It's a very difficult task to reconstruct the way Hebrew was pronounced in ancient times. As you might know, the Hebrew alphabet is an abjad, which marks consonants in most of the cases, and the vowels have to be guessed using some help, called matres lectionis. Therefore linguists could reconstruct most consonants based on similar languages, and many rabbis from the Arab world used similar technique to figure out the meaning of some rare words. Another possibility is to use transliterations of Hebrew words in other languages (e.g. Ancient Greek, Latin), but one should be careful with this for obvious reasons. However, even in the era of the Talmud there were debates on different pronunciations (Megillah 24b).
On YouTube you can find many reconstructions. Almost exclusively they do the Tiberian Hebrew, which developed in the Land of Israel in the 8th–10th centuries CE. The reason is simple, the Masoretes tried to add some kind of notation of the vowels in order to preserve the reading tradition they had. There were other traditions as well, but the Tiberian one quickly became the standard among Jews.
This recording tries show how the Tiberians pronounced the consonants. In another video he tries to read a sample text. Here's another recording from 9:11. Please note that the vocals are mostly educated guesses. Rhymes, which are really helpful to determine the exact nature of vocals, were only used from medieval Jewish poetry. This reconstruction is very similar to the Yemenite tradition, since people from the Arab world can distinguish letters that most European can't. With the help of their geographical isolation, Yemenite Jews were very keen on preserving their own traditions, which were almost intact until their moving to Israel.

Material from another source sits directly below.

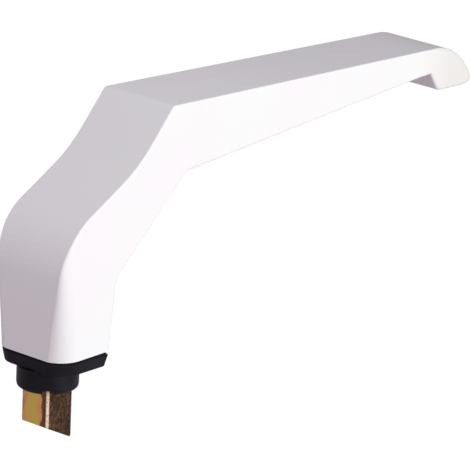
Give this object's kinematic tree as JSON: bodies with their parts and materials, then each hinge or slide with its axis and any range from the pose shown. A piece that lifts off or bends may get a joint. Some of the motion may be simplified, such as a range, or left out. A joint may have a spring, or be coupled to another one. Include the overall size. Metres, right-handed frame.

Regarding the cantillation part, it is a scientific dispute whether a single tradition existed. Some researchers maintain that there was one (e.g. Haik-Vantoura, Weil), while most of them (e.g. Avenary) refuse such possibility. Since there are different cantillation marks with the same grammatical function, it is quite sure that the Masoretes had a musical tradition to read the text, but musical notation was not advance enough in those years.